» Short task: Establish how many lines in the material include the string "before" and report it as a lone number.
-- Materials provided start --
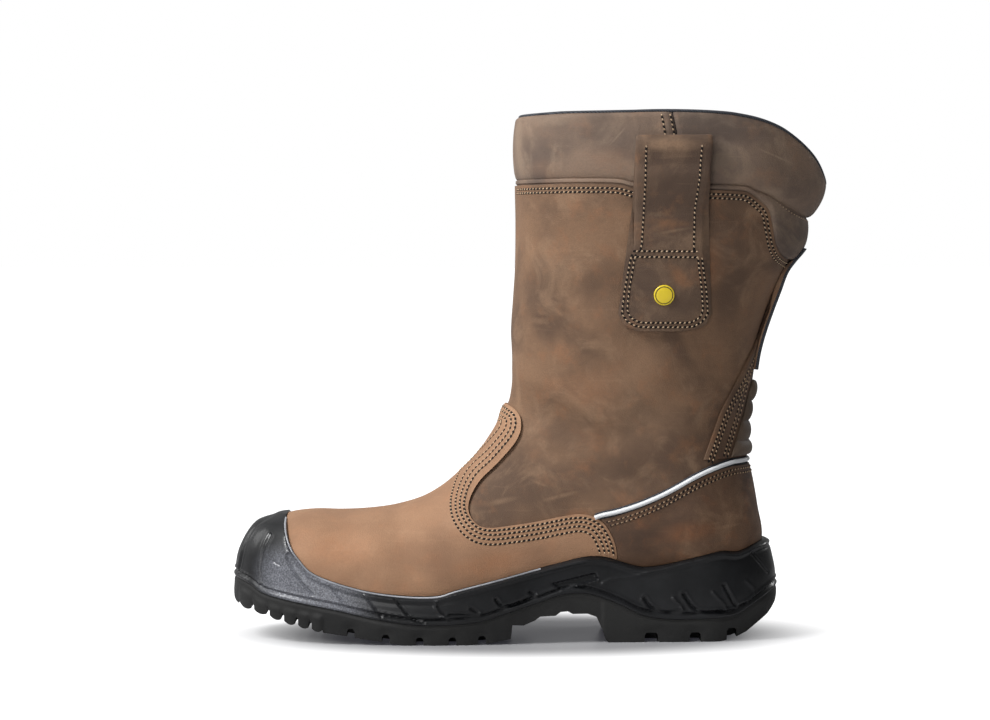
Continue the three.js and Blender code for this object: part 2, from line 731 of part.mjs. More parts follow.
function makeUpper() {
  const outside = formSolid(0, LAST_ROW, 0);
  const inside = formSolid(0, LAST_ROW, -WALL);
  return outside.subtract(inside).intersect(between(footbedLine, shaftEdge));
}

function overlayShell(first, last) {
  return formSolid(first, last, CLEARANCE + OVERLAY).subtract(formSolid(first, last, CLEARANCE));
}

function vampOutline() {
  const feather = raised(featherLine, CLEARANCE);
  const shifted = feather.map((point) => new THREE.Vector2(point.x + CLEARANCE, point.y));
  const end = vampEdge[vampEdge.length - 1];
  const lower = shifted.filter((point) => point.x < end.x);
  const start = new THREE.Vector2(lower[0].x, vampEdge[0].y);
  return [start, ...lower, ...[...vampEdge].reverse().filter((point) => point.y > heightOn(feather, point.x))];
}

function makeVamp() {
  return overlayShell(0, HEEL_ROW).intersect(acrossSolid(vampOutline()));
}

function makeHeelCounter() {
  const piping = smoothLine(PIPING_LINE);
  const top = piping.map((point) => new THREE.Vector2(point.x, point.y - PIPING_RADIUS - 3 * CLEARANCE));
  const rearEnd = new THREE.Vector2(SOLE_LENGTH, top[top.length - 1].y);
  const lower = raised(featherLine, CLEARANCE).filter((point) => point.x > alongX(0.64));
  const shape = acrossSolid([...lower, rearEnd, ...[...top].reverse()]);
  const vampSide = acrossSolid([
    new THREE.Vector2(-SOLE_LENGTH, 0),
    new THREE.Vector2(-SOLE_LENGTH, vampEdge[0].y),
    ...vampEdge.map((point) => new THREE.Vector2(point.x + CLEARANCE, point.y + CLEARANCE)),
    new THREE.Vector2(vampEdge[vampEdge.length - 1].x, 0),
  ]);
  return overlayShell(INSTEP_ROW, ANKLE_ROW).intersect(shape).subtract(vampSide);
}

function makePiping() {
  const lift = 2 * CLEARANCE + PIPING_RADIUS;
  const side = linePoints(PIPING_LINE);
  const height = side[side.length - 1].y;
  const lateral = side.map((point) => onSide(point.x, point.y, LATERAL, lift));
  const medial = side.map((point) => onSide(point.x, point.y, MEDIAL, lift)).reverse();
  const turns = [-0.45, -0.3, -0.15, 0, 0.15, 0.3, 0.45];
  const rear = turns.map((turn) => atLevel(height, Math.PI + turn, lift));
  const curve = new THREE.CatmullRomCurve3([...lateral, ...rear, ...medial]);
  const section = new THREE.Shape();
  section.absarc(0, 0, PIPING_RADIUS, 0, 2 * Math.PI);
  const geometry = new THREE.ExtrudeGeometry(section, {
    curveSegments: 3, steps: 34, extrudePath: curve, bevelEnabled: false,
  });
  return toSolid(geometry);
}

// A band round the back: rows from table, each with a ring of outer and inner points.
function wrapSolid(table, steps, innerLift, outerLift) {
  const rings = table.map((row) => {
    const z = upZ(row.up);
    const edge = placeFor(alongX(row.along), z).turn;
    const outer = [];
    const inner = [];
    for (let i = 0; i <= steps; i += 1) {
      const share = i / steps;
      const turn = mix(edge, 2 * Math.PI - edge, share);
      const ends = i === 0 || i === steps;
      outer.push(atLevel(z, turn, outerLift(row, ends)));
      inner.push(atLevel(z, turn, innerLift));
    }
    return [...outer, ...inner.reverse()];
  });
  return loft(rings);
}

function makeRearPanel() {
  return wrapSolid(REAR_PANEL, 8, CLEARANCE, () => CLEARANCE + OVERLAY);
}

function makeBackPad() {
  const base = 2 * CLEARANCE + OVERLAY;
  return wrapSolid(BACK_PAD, 8, base, (row, ends) => base + OVERLAY * (ends ? 0.6 : row.rib));
}

function makeBackStrip() {
  const half = 11;
  const rings = BACK_STRIP.map((row) => {
    const form = rowAt(row.row);
    const points = [];
    for (const [level, order] of [[0.5, 1], [-0.5, -1]]) {
      for (let i = -2; i <= 2; i += 1) {
        const y = (order * i * half) / 2;
        const bend = Math.asin((Math.abs(y) / form.lateral) ** (form.backRound / 2)) * Math.sign(y);
        const lift = STRAP_THICKNESS * (row.lift + 0.8 * level) + CLEARANCE;
        points.push(skin(row.row, Math.PI + bend, lift));
      }
    }
    return points;
  });
  return loft(rings);
}

function makePullLoop(side) {
  const path = STRAP_PATH.map((row) => new THREE.Vector2(upZ(row.up), STRAP_THICKNESS * row.lift));
  const outer = [];
  const inner = [];
  path.forEach((point, i) => {
    const before = path[Math.max(0, i - 1)];
    const after = path[Math.min(path.length - 1, i + 1)];
    const run = after.clone().sub(before).normalize();
    const push = new THREE.Vector2(-run.y, run.x).multiplyScalar(STRAP_THICKNESS / 2);
    outer.push(point.clone().add(push));
    inner.push(point.clone().sub(push));
  });
  const loop = [...outer, ...inner.reverse()];
  const rings = [];
  for (let i = 0; i <= STRAP_STATIONS; i += 1) {
    rings.push(loop.map((point) => {
      const up = point.x / BOOT_HEIGHT;
      const front = alongX(columnAt(STRAP_EDGES, "up", "front", up));
      const back = alongX(columnAt(STRAP_EDGES, "up", "back", up));
      return onSide(mix(front, back, i / STRAP_STATIONS), point.x, side, point.y);
    }));
  }
  return loft(rings);
}

function makeBadge() {
  const disc = new THREE.CylinderGeometry(BADGE_RADIUS, BADGE_RADIUS, BADGE_THICKNESS, 20);
  const x = alongX(0.784);
  const z = upZ(0.648);
  const seat = onSide(x, z, LATERAL, STRAP_THICKNESS * 1.15 + CLEARANCE + BADGE_THICKNESS / 2);
  const outward = seat.clone().sub(onSide(x, z, LATERAL, 0)).normalize();
  disc.applyQuaternion(new THREE.Quaternion().setFromUnitVectors(new THREE.Vector3(0, 1, 0), outward));
  disc.translate(seat.x, seat.y, seat.z);
  return toSolid(disc);
}

// Collar: a padded ring with an upper and a lower puff, tucked inside the shaft's edge.

const rimLine = smoothLine(RIM_LINE);
const seamLine = smoothLine(PUFF_SEAM);
const COLLAR_STATIONS = 36;

const LOWER_PUFF = [
  { share: 0.0, swell: 0.0 },
  { share: 0.5, swell: 1.0 },
];
const UPPER_PUFF = [
  { share: 0.00, swell: 0.00 },
  { share: 0.12, swell: 0.62 },
  { share: 0.35, swell: 1.00 },
  { share: 0.62, swell: 0.97 },
  { share: 0.85, swell: 0.74 },
  { share: 0.96, swell: 0.35 },
];
const LINING = [
  { share: 0.98, depth: 0.55 },
  { share: 0.88, depth: 0.90 },
  { share: 0.55, depth: 1.00 },
  { share: 0.00, depth: 1.00 },
];

function levelPoint(z, turn, off) {
  const at = FIRST_LEVEL_ROW + (z - upZ(FORM[FIRST_LEVEL_ROW].fu)) / upZ(0.05);
  return skin(at, turn, off);
}

function collarRing(turn) {
  const behind = ((1 - Math.cos(turn)) / 2) ** 3;
  const base = mix(-0.8, 2.2, behind);
  const lowerPuff = mix(0.3, 1.4, behind);
  const upperPuff = mix(1.6, 6.4, behind);
  const depth = mix(5, 7, behind);
  const low = upZ(0.69);
  const high = upZ(1.03);
  const meeting = (line, off, at = turn) => solveRising(
    low, high, (z) => z - heightOn(line, levelPoint(z, at, off).x));
  const edge = meeting(shaftEdge, 0);
  const nearby = [-0.2, -0.1, 0, 0.1, 0.2].map((step) => meeting(shaftEdge, 0, turn + step));
  const tucked = Math.min(...nearby) - COLLAR_TUCK;
  const rim = meeting(rimLine, mix(0, 5, behind));
  const seam = Math.max(edge + 3, meeting(seamLine, base));
  const ring = [];
  ring.push(levelPoint(tucked, turn, base));
  for (const row of LOWER_PUFF) {
    ring.push(levelPoint(mix(edge, seam, row.share), turn, base + lowerPuff * row.swell));
  }
  for (const row of UPPER_PUFF) {
    ring.push(levelPoint(mix(seam, rim, row.share), turn, base + upperPuff * row.swell));
  }
  ring.push(levelPoint(rim, turn, base - 2));
  for (const row of LINING) {
    ring.push(levelPoint(mix(tucked, rim, row.share), turn, -depth * row.depth));
  }
  return ring;
}

function makeCollar() {
  const rings = [];
  for (let i = 0; i < COLLAR_STATIONS; i += 1) {
    rings.push(collarRing((i * 2 * Math.PI) / COLLAR_STATIONS));
  }
  const shaftZone = formSolid(ANKLE_ROW, LAST_ROW, COLLAR_REACH)
    .subtract(formSolid(ANKLE_ROW, LAST_ROW, -WALL - CLEARANCE))
    .intersect(between(levelLine(0), raised(shaftEdge, CLEARANCE)));
  return loft(rings, true).subtract(shaftZone);
}

function makeInsole() {
  return formSolid(0, ANKLE_ROW, -WALL - CLEARANCE)
    .intersect(between(footbedLine, raised(footbedLine, INSOLE_THICKNESS)));
}

// Assembly

const LEATHER = { roughness: 0.75, metalness: 0 };
const PIECES = [
  { name: "outsole", solid: makeOutsole(), color: "#3b3b3a", roughness: 0.9, metalness: 0 },
  { name: "midsole", solid: makeMidsole(), color: "#2b2c2e", roughness: 0.6, metalness: 0 },
  { name: "insole", solid: makeInsole(), color: "#4a4a4c", roughness: 0.95, metalness: 0 },
  { name: "upper", solid: makeUpper(), color: "#7d6249", ...LEATHER },
  { name: "vamp", solid: makeVamp(), color: "#a07c5c", ...LEATHER },
  { name: "heel_counter", solid: makeHeelCounter(), color: "#6b5442", ...LEATHER },
  { name: "rear_panel", solid: makeRearPanel(), color: "#5c4838", ...LEATHER },
  { name: "back_pad", solid: makeBackPad(), color: "#55463a", ...LEATHER },
  { name: "back_strip", solid: makeBackStrip(), color: "#35363a", roughness: 0.8, metalness: 0 },
  { name: "piping", solid: makePiping(), color: "#d9dcde", roughness: 0.35, metalness: 0 },
  { name: "collar", solid: makeCollar(), color: "#7c6654", ...LEATHER },
  { name: "pull_loop_outer", solid: makePullLoop(LATERAL), color: "#75583f", ...LEATHER },
  { name: "pull_loop_inner", solid: makePullLoop(MEDIAL), color: "#75583f", ...LEATHER },
  { name: "badge", solid: makeBadge(), color: "#f4d83c", roughness: 0.5, metalness: 0 },
];

const boot = new THREE.Group();
boot.name = "work_boot";
const whole = new THREE.Box3();
for (const piece of PIECES) {
  const material = new THREE.MeshStandardMaterial({
    color: piece.color, roughness: piece.roughness, metalness: piece.metalness,
  });
  const mesh = new THREE.Mesh(toGeometry(piece.solid), material);
  mesh.name = piece.name;
  boot.add(mesh);
  mesh.geometry.computeBoundingBox();
  whole.union(mesh.geometry.boundingBox);
}

// The origin is on the floor under the middle of the boot's box.
const middle = whole.getCenter(new THREE.Vector3());
for (const mesh of boot.children) {
  mesh.geometry.translate(-middle.x, -middle.y, -whole.min.z);
}

export default boot;
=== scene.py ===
import math
import bpy
import numpy as np
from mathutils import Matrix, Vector


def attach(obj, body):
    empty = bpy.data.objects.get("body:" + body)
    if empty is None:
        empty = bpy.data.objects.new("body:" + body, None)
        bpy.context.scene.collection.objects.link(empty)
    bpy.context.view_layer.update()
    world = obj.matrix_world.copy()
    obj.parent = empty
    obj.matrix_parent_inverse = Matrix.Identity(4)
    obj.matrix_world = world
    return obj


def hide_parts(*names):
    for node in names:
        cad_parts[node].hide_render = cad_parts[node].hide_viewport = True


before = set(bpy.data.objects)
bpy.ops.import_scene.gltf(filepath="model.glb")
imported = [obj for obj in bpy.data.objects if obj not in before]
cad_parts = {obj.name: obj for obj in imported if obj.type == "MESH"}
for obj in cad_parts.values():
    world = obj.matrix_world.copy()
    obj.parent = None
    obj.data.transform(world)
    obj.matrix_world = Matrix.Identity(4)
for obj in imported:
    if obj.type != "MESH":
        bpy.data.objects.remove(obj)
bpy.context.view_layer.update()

# The boot stands under soft lamps, a large one over the toe and weaker ones round it.
# The camera looks at its outer side from nearly level, as in the photograph.
EYE = Vector((-0.0191, -1.8, 0.235))
DIP = math.radians(2.513)
FOCAL_LENGTH = 115.3
SENSOR_WIDTH = 36
AIM = Vector((0, 0, 0.12))
LAMPS = [
    {"name": "over_toe", "place": (-1.45, -0.80, 1.90), "size": 0.9, "watts": 60},
    {"name": "front_fill", "place": (-0.9, -2.4, 0.6), "size": 1.2, "watts": 13},
    {"name": "rim_left", "place": (-1.5, 0.8, 0.9), "size": 0.5, "watts": 2},
    {"name": "rim_back", "place": (1.4, 1.3, 0.9), "size": 0.5, "watts": 4},
]
DIM_SIDE = 0.10
LIT_SIDE = 0.40
SIDE_SPREAD = 0.8

lens = bpy.data.cameras.new("eye")
lens.lens = FOCAL_LENGTH
lens.sensor_width = SENSOR_WIDTH
camera = bpy.data.objects.new("eye", lens)
camera.location = EYE
camera.rotation_euler = (math.radians(90) - DIP, 0, 0)
bpy.context.collection.objects.link(camera)
bpy.context.scene.camera = camera
bpy.context.scene.view_settings.view_transform = "Standard"

for lamp in LAMPS:
    light = bpy.data.lights.new(lamp["name"], "AREA")
    light.size = lamp["size"]
    light.energy = lamp["watts"]
    stand = bpy.data.objects.new(lamp["name"], light)
    stand.location = lamp["place"]
    stand.rotation_euler = (AIM - stand.location).to_track_quat("-Z", "Y").to_euler()
    bpy.context.collection.objects.link(stand)

# The room's light is dim, weaker behind the heel, and what is seen past the floor is plain white.
sky = bpy.data.worlds.new("studio")
sky.use_nodes = True
sky_nodes, sky_links = sky.node_tree.nodes, sky.node_tree.links
way = sky_nodes.new("ShaderNodeTexCoord")
apart = sky_nodes.new("ShaderNodeSeparateXYZ")
dim = sky_nodes.new("ShaderNodeMapRange")
dim.inputs["From Min"].default_value = -SIDE_SPREAD
dim.inputs["From Max"].default_value = SIDE_SPREAD
dim.inputs["To Min"].default_value = LIT_SIDE
dim.inputs["To Max"].default_value = DIM_SIDE
ray = sky_nodes.new("ShaderNodeLightPath")
seen = sky_nodes.new("ShaderNodeMapRange")
seen.inputs["To Max"].default_value = 1.0
sky_links.new(way.outputs["Generated"], apart.inputs[0])
sky_links.new(apart.outputs["X"], dim.inputs["Value"])
sky_links.new(dim.outputs["Result"], seen.inputs["To Min"])
sky_links.new(ray.outputs["Is Camera Ray"], seen.inputs["Value"])
sky_links.new(seen.outputs["Result"], sky_nodes["Background"].inputs["Strength"])
sky_nodes["Background"].inputs["Color"].default_value = (1, 1, 1, 1)
bpy.context.scene.world = sky


def paint(red, green, blue):
    """A colour as the eye reads it, 0 to 255, as the linear light that the shader needs."""
    shares = [value / 255 for value in (red, green, blue)]
    linear = [v / 12.92 if v <= 0.04045 else ((v + 0.055) / 1.055) ** 2.4 for v in shares]
    return (*linear, 1.0)


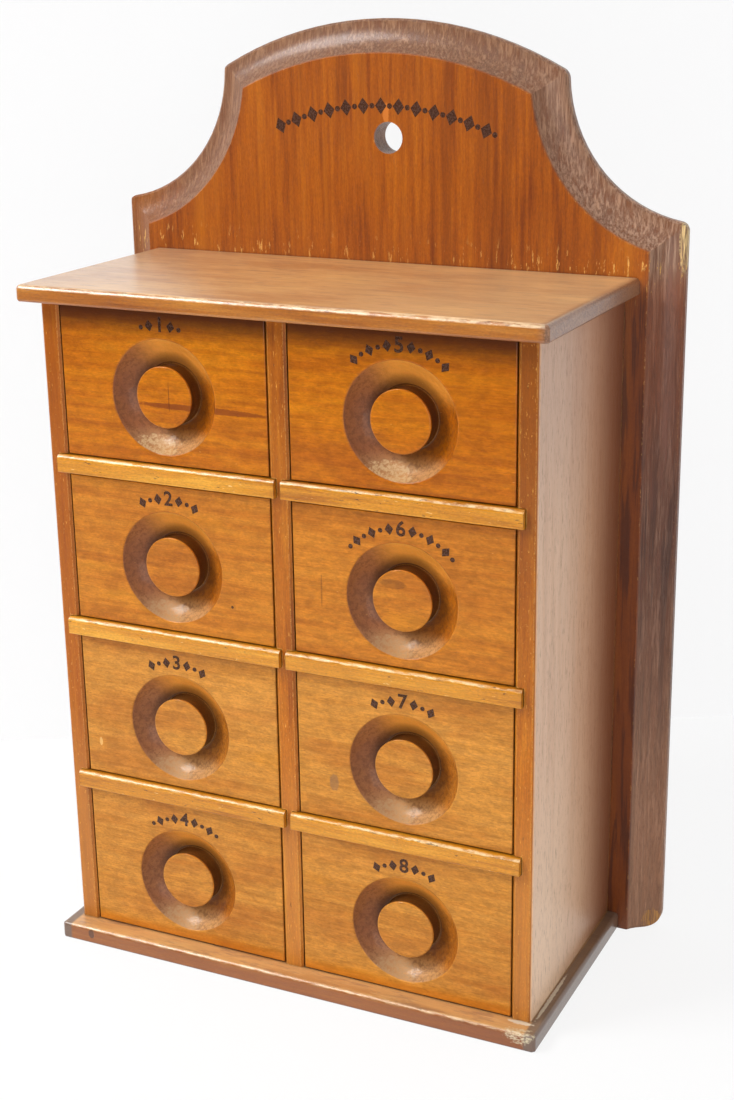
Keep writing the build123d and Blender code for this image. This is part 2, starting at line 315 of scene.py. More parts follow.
-- Materials provided end --
» Solution for this problem: 4